Chaque membre de la famille s’identifie à un personnage. « La mienne, c’est Djalika », sourit la fille de Rose – qui, comme son personnage favori, élève seule ses enfants. Son voisin de canapé, un jeune homme drapé dans un survêtement noir, lui préfère l’ombrageux Birame. « Il fait du mal aux femmes, t’aurais pu mieux choisir ! » s’esclaffe l’une de ses cousines.
Le fait que la série montre, sous un jour parfois cru, la douleur des épouses délaissées pour une plus jeune, l’hypocrisie des hommes et les désirs d’émancipation des femmes, est précisément la raison de son succès, au Sénégal et à travers l’Afrique de l’Ouest. Sur Youtube, chaque épisode est vu entre un et deux millions de fois, et génère des tombereaux de commentaires élogieux.
L’engouement, et parfois le scandale, est tel qu’un des acteurs a reçu une gifle d’une femme qui aurait pu être sa mère alors qu’il faisait du sport sur la corniche de Dakar. « Elle lui a dit : Arrête de boire et occupe-toi de ta famille !' », raconte, hilare, la productrice exécutive, Kalista Sy.
Mais les outrances de la série ne font pas rire tout le monde, notamment l’ONG islamique Jamra qui a saisi le CNRA dès janvier. Le gendarme de l’audiovisuel a finalement autorisé le 29 mars la poursuite de la diffusion, à condition d’apporter des « mesures correctives » au scénario, sous peine de retardement de l’horaire, voire d’interdiction pure et simple.
Tout était rentré dans l’ordre, du point de vue des associations religieuses, jusqu’au 34e épisode, celui où l’on voit Cheikh et Marème folâtrer sur le lit conjugal, qui a suscité le 31 mai une « mise en demeure » du CNRA.
« La ligne rouge a été franchie. Ils ont offensé une grande partie des Sénégalais en diffusant du contenu quasiment pornographique pendant le mois béni du Ramadan », fulmine Mactar Guèye, représentant de Jamra.
« Force est de reconnaître que cette série dépeint très fidèlement la société sénégalaise, et le problème de l’infidélité chez les hommes », concède M. Guèye, interviewé par l’AFP dans sa maison où un écran géant diffuse une chaîne de telenovelas. « Mais il est impensable que cette apologie de la fornication et de l’adultère continue en l’état », fulmine-t-il. « Maîtresse d’un homme marié » se caractérise pourtant par un propos parfois moralisateur.
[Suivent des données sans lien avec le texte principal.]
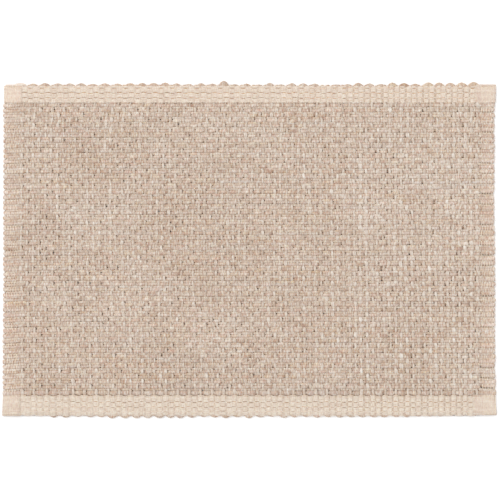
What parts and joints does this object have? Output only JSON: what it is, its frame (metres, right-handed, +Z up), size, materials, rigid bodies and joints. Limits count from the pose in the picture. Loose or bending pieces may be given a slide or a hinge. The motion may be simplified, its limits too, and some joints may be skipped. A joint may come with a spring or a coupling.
{
  "type": "woven placemat",
  "caption": "Rectangular handwoven placemat, a thick ribbed cloth with plain cream hems at its two long ends and scalloped ribbed selvedges.",
  "frame": {"origin": "centre of the mat's outline, on its flat underside", "axes": "+X along the long side, the way the thick weft ribs run; +Y across the ribs, from the lower hem to the upper one in the picture; +Z up, out of the top face"},
  "size_m": [0.482, 0.329, 0.004],
  "materials": {
    "woven_cotton": "matte handwoven cloth of thick greige yarn with fine cream yarn in the hems"
  },
  "bodies": {
    "root": {"mat": "woven_cotton"}
  },
  "joints": []
}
Les briseuses de ménage se voient toujours dûment tancées par leur entourage.
Mais pour la militante féministe sénégalaise Fatou Kiné Diouf, « cette morale n’empêchera jamais les spectatrices de vivre leur vie ». « La série montre des femmes qui assument leur sexualité. On ne le montrera jamais à l’écran, mais on en parle : en cela, cette série est vraiment puissante », explique-t-elle.
Sur le plateau du tournage, des bureaux désertés le week-end, règne un joyeux brouhaha. Les chaises sont jonchées de grandes robes multicolores, le maquillage se fait à la va-vite, sur une table. « On tourne douze heures par jour, six jours par semaine. Alors la polémique, on n’en entend pas parler, et c’est tant mieux », glisse l’actrice qui incarne Djalika avant de se faire redessiner les sourcils. D’une voix lasse, la productrice énumère les difficultés rencontrées : machisme, pressions religieuses, problèmes techniques émaillant les tournages. « Mais quand les jeunes femmes regardent la série et s’identifient enfin à des personnages qui leur ressemblent, elles en sont très émues », se réjouit Kalista Sy. « Et ça, personne ne peut nous l’enlever ».